Mean-field limits of non-exchangeable interacting diffusions on co-evolutionary networks

Multi-agent systems are ubiquitous in Science, and they can be regarded as large systems of interacting particles with the ability to generate large-scale self-organized structures from simple local interactions rules between each agent and its neighbors. Since the size of the system is typically huge, an important question is to connect the microscopic and macroscopic scales in terms of mean-field limits, which is a fundamental problem in Physics and Mathematics closely related to Hilbert Sixth Problem. In most real-life applications, the communication between agents is not based on uniform all-to-all couplings, but on highly heterogeneous connections, and this makes agents distinguishable. However, the classical strategies based on mean-field limits are strongly based on the crucial assumption that agents are indistinguishable, and it therefore does not apply to our distinguishable setting, so that we need substantially new ideas.

 

In this talk I will present a recent work about the rigorous derivation of the mean-field limit for systems of non-exchangeable interacting diffusions on co-evolutionary networks. While previous research has primarily addressed continuum limits or systems with linear weight dynamics, our work overcomes these restrictions. The main challenge arises from the coupling between the network weight dynamics and the agents' states, which results in a non-Markovian dynamics where the system’s future depends on its entire history.
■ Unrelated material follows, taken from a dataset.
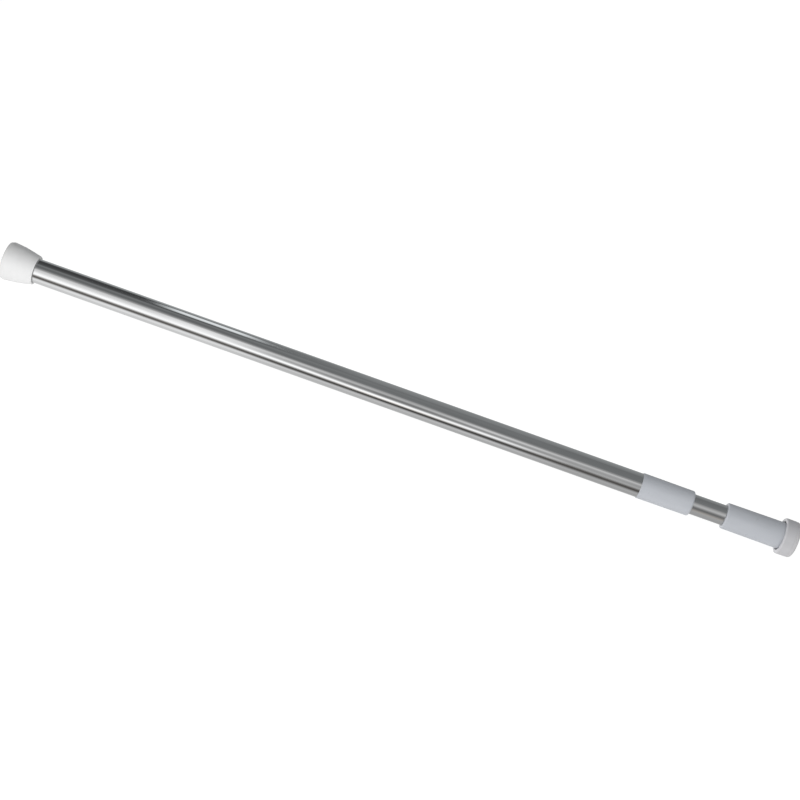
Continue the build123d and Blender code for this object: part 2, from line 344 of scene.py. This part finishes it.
def lathe(name, outline, seam_radius=None, seam_from=0.0, shape=None):
    """Revolves an outline in mm about the bar's axis.

    The parting line is SEAM_WIDTH wide at seam_radius and shows outside seam_from, both in mm.
    shape(x, radius, angle), where given, trims the radius at each point.
    """
    form = bmesh.new()
    angles = spokes(seam_radius)
    rings = []
    for x, radius in outline:
        if radius < ON_AXIS:
            rings.append([form.verts.new((x * MM, 0.0, 0.0))])
            continue
        circle = []
        for angle, height in angles:
            out = radius + (height if radius > seam_from else 0.0)
            if shape is not None:
                out = shape(x, out, angle)
            point = Vector((x, out * math.cos(angle), out * math.sin(angle)))
            circle.append(form.verts.new(point * MM))
        rings.append(circle)
    for first, second in zip(rings, rings[1:] + rings[:1]):
        for number in range(len(angles)):
            following = number + 1
            around = [
                first[number % len(first)],
                first[following % len(first)],
                second[following % len(second)],
                second[number % len(second)],
            ]
            corners = list(dict.fromkeys(around))
            if len(corners) > 2:
                form.faces.new(corners)
    bmesh.ops.recalc_face_normals(form, faces=form.faces)
    mesh = bpy.data.meshes.new(name)
    form.to_mesh(mesh)
    form.free()
    mesh.shade_smooth()
    mesh.set_sharp_from_angle(angle=SHARP)
    piece = bpy.data.objects.new(name, mesh)
    bpy.context.scene.collection.objects.link(piece)
    weighted = piece.modifiers.new("even_shading", "WEIGHTED_NORMAL")
    weighted.keep_sharp = True
    return piece


def grip_rings(face, depth, radii):
    """Corners of round-edged grooves in a face. They run outwards, and depth is along +X."""
    lip = 0.25
    corners = []
    for radius in radii:
        near = radius - RING_WIDTH / 2
        far = radius + RING_WIDTH / 2
        corners += [
            (face, near, lip),
            (face + depth, near, lip),
            (face + depth, far, lip),
            (face, far, lip),
        ]
    return corners


# --- pieces that show -----------------------------------------------------------------------------

# All in mm.
FIT = 0.02              # gap between two pieces that are fixed together
RUNNING_FIT = 0.08      # gap between two pieces that slide or turn on each other
OUTER_BORE = 14.0       # radii inside the two tubes
INNER_BORE = 11.5
TUBE_EDGE = 0.35        # rounding of the tubes' rims
COLLAR_SKIRT = 806.3    # where the collar's skirt starts on the outer tube
CUP_FLOOR = 990.0       # bottom of the foot's cup, which the spindle's shoulder rests on
SHANK_R = 4.5           # plain end of the spindle
RING_WIDTH = 1.2        # grooves in the faces of the cap and the pad
RING_DEPTH = 0.9


def extent(node):
    """Start, end and largest radius of a CAD node, in mm."""
    low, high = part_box(node)
    return low.x / MM, high.x / MM, high.z / MM


TUBE_START, TUBE_END, OUTER_R = extent("outer_tube")
INNER_START, INNER_END, INNER_R = extent("inner_tube")
GUIDE_BORE = INNER_R + RUNNING_FIT      # of the collar and the grip sleeve, round the inner tube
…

Consequently, the mean-field limit is not described by a partial differential equation, but by a system of non-Markovian stochastic integrodifferential equations. A second difficulty stems from the non-linear weight dynamics, which requires a careful choice for the limiting network structure. Due to the limitations of the classical theory of graphons (Lovász and Szegedy, 2006) in handling non-linearities, we employ K-graphons (Lovász and Szegedy, 2010), also termed probability-graphons (Abraham, Delmas, and Weibel, 2025). This framework pro seems to provide a natural topology that is compatible with such non-linearities.